The complex technique devised for putting men ashore on an enemy-held coast fringed by a reef and lagoon involved hard lessons learned. From Tarawa, the amphibious landing force stalled getting across the reef because of unknown obstacles. From Guam and Makin, forcing men to wade from the reef edge across an exposed lagoon raked with enfilading fire cost many lives. Those mistakes were not to be repeated at Peleliu.

Figure 2: The first wave of LVT(A)s move toward the invasion beaches, passing through the inshore bombardment line of LCI gunboats, 15 September 1944. Cruisers and battleships are bombarding from the distance. The landing area is hidden by dust and smoke. Photographed from a USS Honolulu (CL-48) plane. Source: NARA 80-G-283533.

The new plan involved five imaginary parallel lines offshore where various elements of the task force could stage with their ships and troops before the assault. Farthest out at 18,000 yards were the big ships and transports. Next came the LSTs (landing ship transports) carrying the troops in LVTs (landing vehicle tracked) in their cavernous holds. At 6,000 yards from shore, the LSTs opened their bow doors and the small LVTs (sometimes called amtracs) embarked. The fourth line was 4,000 yards from shore, still 30 minutes travel time to the beach. This was the rendezvous line for all of the assault waves to form groups opposite their designated beaches. The final line before the reef was at 2,000 yards and 15 minutes from shore, where the amtracs returned after carrying the assault waves to the beach and where the next groups of men and supplies transferred from small boats to the amtracs. When the troop-carrying amphibious fleet reached the last line at 1,000 yards, they were on their own to cross the reef and get to shore.

Stewarding the small fleet at each line were submarine chasers, patrol craft, and Higgins boats, hoisting signaling flags, forming up the waves, and in constant radio contact. Preceding the first waves of personnel were armored LVT(A)s (amphibian tanks) armed with machine guns and howitzers, to neutralize beach defenses and support the landings. LCI(G) (landing craft, infantry, gunboats) armed with rockets stood offshore at the 1,000-yard line and raked defensive positions and provided covering fire for the LVT(A)s. Overhead, naval gunfire pummeled the island and aircraft bombed and strafed. The landing was a complex maneuver requiring precise timing and coordination.

Frogmen: The Role of UDTs

As careful as the plan was, unless the amphibious craft could get over the reef; avoid the mines; navigate the concrete anti-boat obstacles, the coral heads, and boulders; and land on shore, it was doomed to failure.

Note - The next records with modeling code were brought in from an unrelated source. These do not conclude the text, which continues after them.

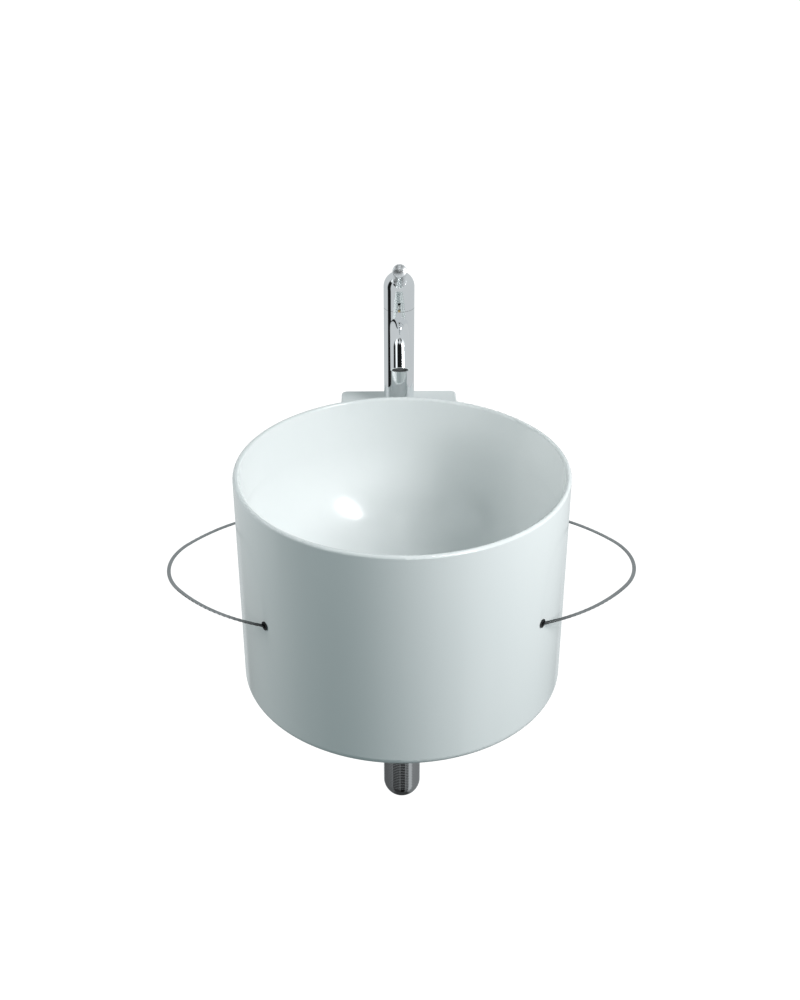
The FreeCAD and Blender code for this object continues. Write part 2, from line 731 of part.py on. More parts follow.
bushes = []
washers = []
nuts = []
for side, word in ((-1, "left"), (1, "right")):
    node(f"{word}_towel_hoop", make_hoop(side, word))
    for sign, end_word in ((-1, "front"), (1, "back")):
        spot = f"{word}_{end_word}"
        angle = hoop_place(side, sign)
        hole = doc.addObject("Part::Cylinder", f"{spot}_bush_hole")
        bind(hole, "Radius", bush_hole_radius)
        bind(hole, "Height", skirt_wall * 2)
        body_cuts.append(locate(hole, angle, skirt_inside - skirt_wall / 2))

        # A bush: lip and barrel, bored for the stud and slotted where the strip leaves it slantwise
        barrel = bush_hole_radius - thread_gap
        bore = stud_radius + thread_gap
        profile = [
            (bore, -skirt_wall),
            (barrel, -skirt_wall),
            (barrel, 0),
            (bush_radius, 0),
            (bush_radius, bush_lip),
            (bore, bush_lip),
        ]
        lip = locate(turned(f"{spot}_bush_ring", profile), angle, body_radius)
        slot_wide = hoop_width + strip_room
        slot_tall = hoop_thickness + strip_room
        slot = block(f"{spot}_bush_slot", bush_radius * 3, slot_wide, slot_tall)
        end_x, end_y = hoop_ends[sign]
        lean = arc_tangent(end_x - arm_middle_x, (end_y + arm_middle_y * sign) * sign)
        heading = -lean * sign if side > 0 else half_turn + lean * sign
        slot_x = end_x * side + slot_wide / 2 * sine(heading)
        slot_y = basin_y + hoop_shift + end_y - slot_wide / 2 * cosine(heading)
        slot_z = hoop_level - slot_tall / 2
        corner = f"create(<<vector>>; {slot_x.text}; {slot_y.text}; {slot_z.text})"
        ahead = f"create(<<rotation>>; {heading.text}; 0; 0)"
        slot.setExpression("Placement", f"create(<<placement>>; {corner}; {ahead})")
        bushes.append(cut(f"{spot}_bush", lip, slot))

        seat = across(skirt_inside, hoop_washer_radius) - thread_gap / 2
        ring = [
            (bore, -hoop_washer_thickness),
            (hoop_washer_radius, -hoop_washer_thickness),
            (hoop_washer_radius, 0),
            (bore, 0),
        ]
        washers.append(locate(turned(f"{spot}_washer", ring), angle, seat))
        nut_seat = seat - hoop_washer_thickness - hoop_nut_height
        outside = locate(hexagon(f"{spot}_nut_outside", hoop_nut_flats, hoop_nut_height), angle, nut_seat)
        inside = locate(rod(f"{spot}_nut_thread", bore, hoop_nut_height), angle, nut_seat)
        nuts.append(cut(f"{spot}_nut", outside, inside))

node("hoop_bushes", group("bush_group", *bushes), 4)
node("hoop_washers", group("washer_group", *washers), 4)
node("hoop_nuts", group("nut_group", *nuts), 4)
node("basin_body", cut("pierced_ceramic", ceramic, *body_cuts))

# ---------------------------------------------------------------- mixer tap

spigot_radius = tap_hole_radius - seam_gap
column_height = seam - tap_foot
column_corners = [
    (0, inlet_over_foot),
    (foot_bore_radius, inlet_over_foot),
    (foot_bore_radius, -tap_spigot_drop),
    (spigot_radius, -tap_spigot_drop),
    (spigot_radius, 0),
    (tap_radius, 0),
    (tap_radius, column_height),
    (thread_radius, column_height),
    (thread_radius, column_height - thread_depth),
    (chamber_radius, column_height - thread_depth),
    (chamber_radius, column_height - chamber_depth),
    (0, column_height - chamber_depth),
]
column = turned("column", column_corners, y=tap_y, z=tap_foot)
chamber_floor = seam - chamber_depth
column_cuts = [
    rod("spout_socket", spout_radius, tap_radius, y=tap_y - spout_root, z=spout_level, way="-Y"),
    rod("spout_port", waterway_radius * 2, spout_root, y=tap_y, z=spout_level, way="-Y"),
    rod("stud_thread", tap_stud_radius, tap_stud_grip, y=tap_y + tap_stud_back, z=inlet_level),
]
for side, word in ((-1, "left"), (1, "right")):
    inlet = {"x": inlet_offset * side, "y": tap_y - inlet_forward, "z": inlet_level}
    column_cuts.append(rod(f"{word}_inlet", inlet_radius, inlet_depth, **inlet))
    column_cuts.append(rod(f"{word}_waterway", waterway_radius, chamber_floor - inlet_level, **inlet))
node("tap_column", cut("bored_column", column, *column_cuts))
seal_edge = tap_radius - seam_gap
seal_inside = spigot_radius + thread_gap
under_tap = {"y": tap_y, "z": ledge_top}
node("tap_seal", tube("seal_under_tap", seal_edge, seal_inside, 0, tap_seal_thickness, **under_tap))

# The cartridge stands in the chamber and is held down by a ring nut
neck_foot = -thread_depth
pedestal_top = dome - seam - ball_seat_drop
ball_seat = lever_ball_radius + seam_gap
seat_edge = across(ball_seat, ball_seat_drop)
cartridge_corners = [
    (0, -chamber_depth),
    (chamber_radius - thread_gap, -chamber_depth),
    (chamber_radius - thread_gap, neck_foot),
    (neck_radius, neck_foot),
    (neck_radius, neck_top),
    (pedestal_radius, neck_top),
    (pedestal_radius, pedestal_top),
    (seat_edge, pedestal_top, -ball_seat),
    (0, dome - seam - ball_seat),
]
cartridge = turned("cartridge_shape", cartridge_corners, y=tap_y, z=seam)
outlet_window = rod("outlet_window", waterway_radius * 2, spout_root, y=tap_y, z=spout_level, way="-Y")
node("tap_cartridge", cut("cartridge_with_window", cartridge, outlet_window))
nut_edge = thread_radius - thread_gap
nut_bore = neck_radius + thread_gap
node("cartridge_nut", tube("ring_nut", nut_edge, nut_bore, neck_foot, bearing_lift / 2, y=tap_y, z=seam))

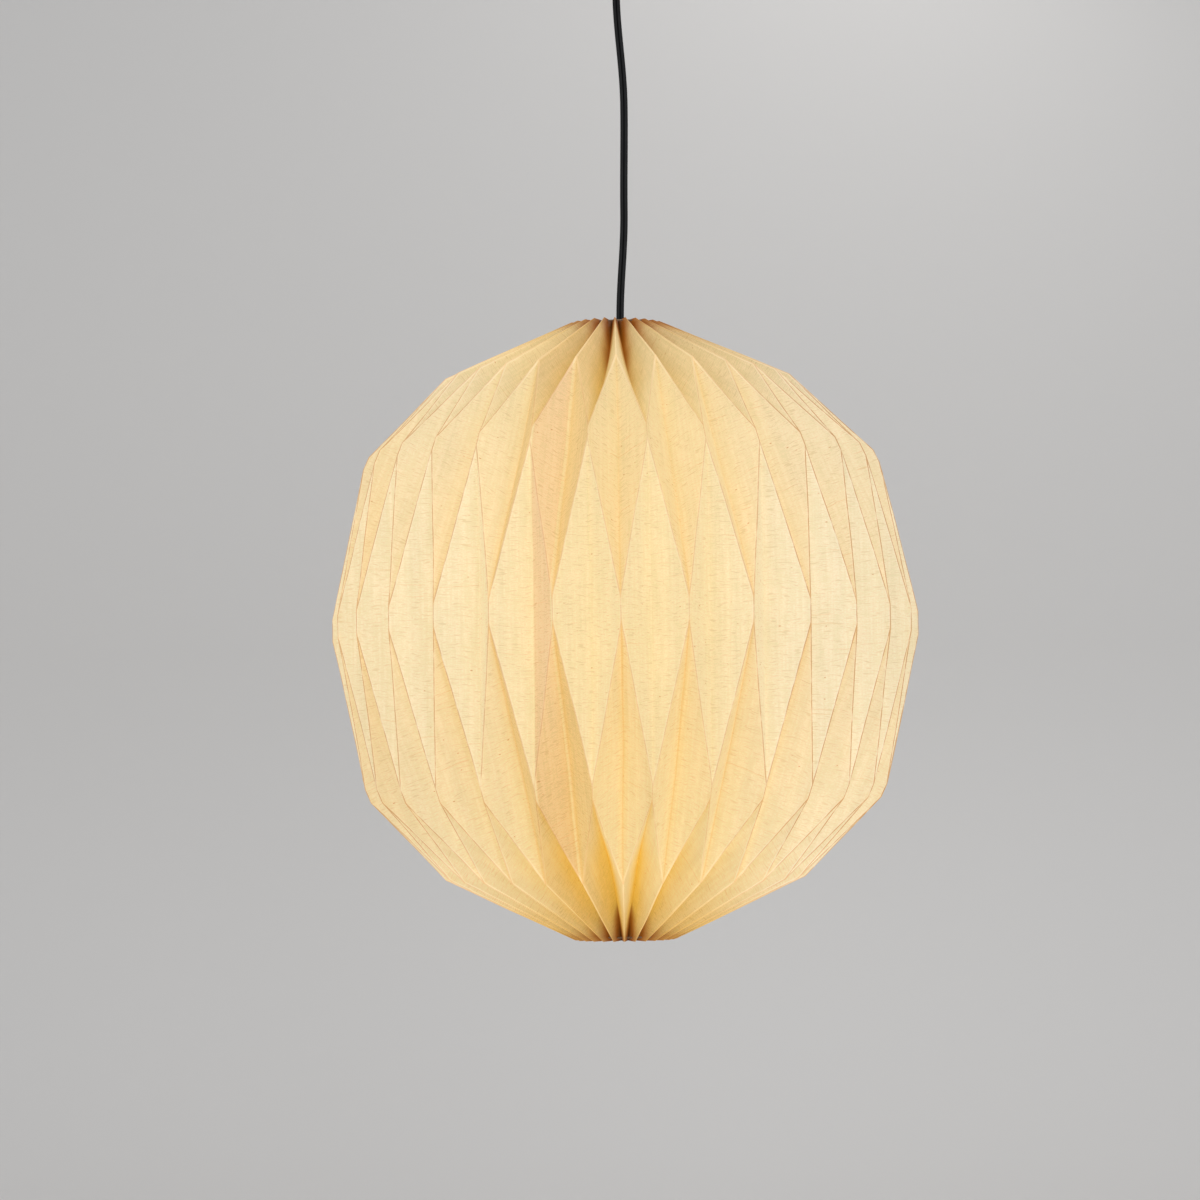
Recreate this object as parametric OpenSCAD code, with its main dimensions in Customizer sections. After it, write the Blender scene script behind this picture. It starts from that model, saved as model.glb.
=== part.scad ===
// Paper pendant lamp.
// The globe is one flat sheet, scored in long upright diamonds, closed into a tube
// with a glued lap and gathered at both ends on elastic ties. It hangs on a disc
// above the lampholder, on a flat twin flex from a ceiling cup.
// Millimetres, +Z up. The origin is on the ceiling, at the middle of the bracket.

/* [Sheet] */
// Number of pleats round the globe
pleats = 30; // [29:1:31]
// Flat width of the strip between two neighbouring fold lines
strip_w = 32.5; // [32:0.1:33]
// Radius of the mountain folds where the globe is widest
equator_r = 220; // [217:0.5:222]
// Thickness of the laminated paper
paper_t = 0.4; // [0.3:0.05:0.5]
// Length of the short ridge between two diamonds at the widest level
waist_ridge = 16.5; // [8:0.5:20]
// Flat height from the middle of the sheet to the shoulder folds
shoulder_level = 118.5; // [114:0.5:122]
// Length of the short ridge between two diamonds at the shoulder
shoulder_ridge = 10.5; // [5:0.5:13]
// Flat height from the middle of the sheet to the foot of the crown ridges
crown_level = 205.5; // [202:0.5:209]
// Flat height from the middle of the sheet to its edge
edge_level = 311.5; // [306:0.5:313]
// Share of a strip's width that the glued lap covers
lap_share = 0.84; // [0.5:0.02:0.9]

/* [Gathered ends] */
// Radius of the mouth that the furrows leave at each end
mouth_r = 21.6; // [20:0.1:24]
// How late the furrows turn up towards the edge
gather_ease = 2.5; // [2:0.1:3]
// Number of straight steps in a gathered furrow
gather_steps = 6; // [4:1:8]
// Diameter of the elastic tie
tie_d = 1.2; // [0.8:0.1:1.4]
// Radius of the ring that the tie makes
tie_r = 33; // [32:0.5:33.5]
// Depth of the tie's middle below the edge of the sheet
tie_inset = 1.8; // [1.6:0.1:2.5]

/* [Lampholder and bulb] */
// Radius of the disc that carries the globe
disc_r = 28; // [26:0.5:30]
// Thickness of the carrier disc
disc_t = 1.5; // [1:0.1:2]
// Radius of the lampholder
holder_r = 21; // [20.5:0.1:22]
// Wall of the lampholder's shells
shell_t = 2; // [1.6:0.1:2.2]
// Radius of the bulb's globe
bulb_r = 30; // [28:1:32]
// Length of the bulb from its tip contact to its round end
bulb_len = 108; // [104:1:112]

/* [Ceiling fitting] */
// Height from the middle of the globe to the ceiling
drop = 555; // [552:1:558]
// Radius of the ceiling cup
cup_r = 48; // [46:1:52]
// Height of the ceiling cup
cup_h = 50; // [48:1:52]
// Wall of the ceiling cup
cup_t = 1.6; // [1.4:0.1:2]
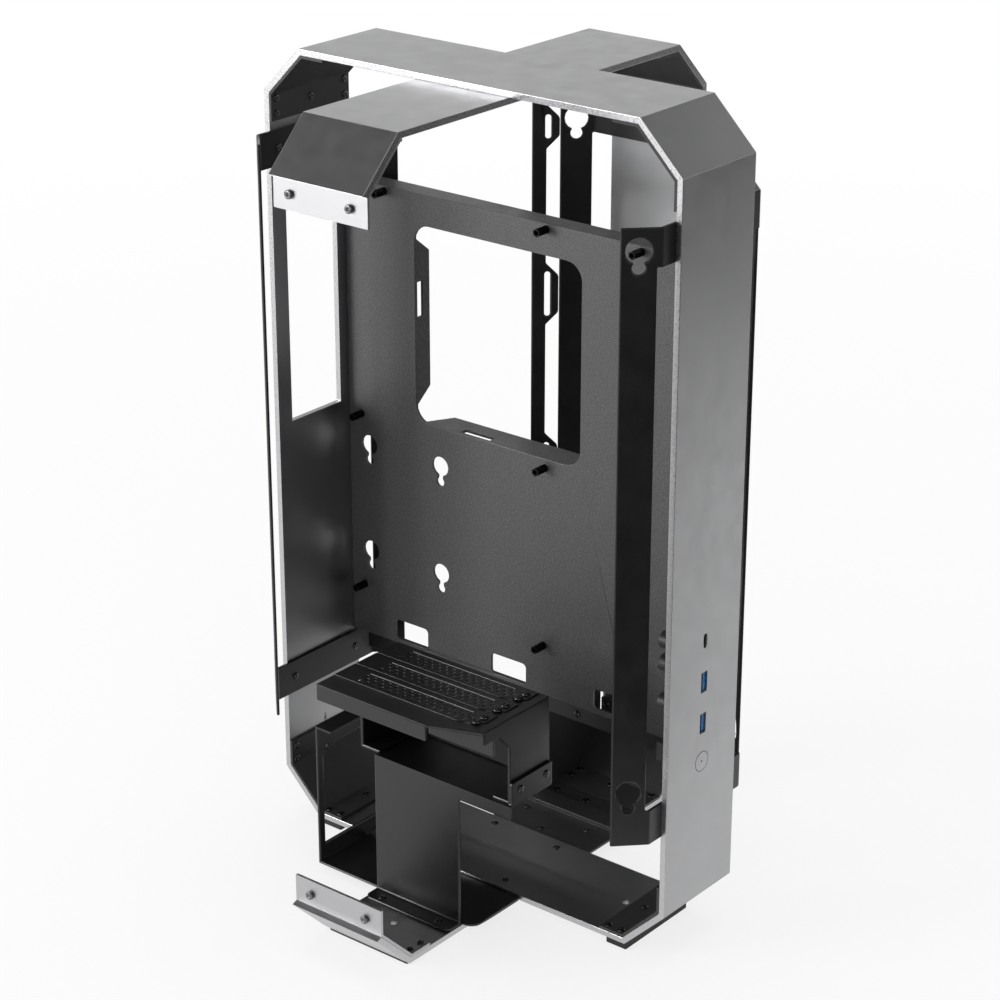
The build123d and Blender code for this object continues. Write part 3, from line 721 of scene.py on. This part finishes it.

The Navy underwater demolition teams (UDTs) were formed in 1942 in response to this fundamental problem. However, it was not until the near failure of the landing at Tarawa that their importance was recognized. From that point forward, UDT reconnaissance was integral to all planning.

Figure 3: Andy Anderson, GM1/c, of UDT7, with a J-13 mine at Peleliu. This type of ‘horned’ mine was particularly dangerous because it was so unstable. Source: Navy Seal Museum, 2002.0034.12.

In the run up to the Peleliu operation, UDT 10 scouted the invasion beaches in USS Burrfish. The information gathered in August 1944 revealed an array of concrete tetrahedrons, a double row of wooden posts 75 yards from shore, barbed wire, horned mines and, importantly, in some areas the reef was awash with barely two feet of water at low tide. Three days before D-Day, UDTs 6 and 7 deployed along the invasion beaches to destroy obstacles, but more critically, to blast wide ramps into the coral for the amphibious craft. Not only was their mission dangerous and in broad daylight, naval fire support from offshore flew overhead and periodic sniper and machine gun fire from shore targeted the unarmed swimmers in the shallow lagoon. The night before the assault, UDTs crawled ashore to demolish rock cribs, posts, barbed wire, concrete cubes, and set buoys off the reef to mark the newly blasted passageways.

Conclusion

The Peleliu amphibious assault and the role of the UDTs marked a turning point in amphibious military doctrine. Unquestionably, it saved lives, but it did not prevent the loss of others and the heavy loss of equipment crossing the reef and lagoon during the first hours. The battle started well offshore and the battlefield includes the reef and lagoon, the focus of this project. The successful capture of Peleliu and nearby Angaur paved the way for the final push toward the Philippines and Okinawa.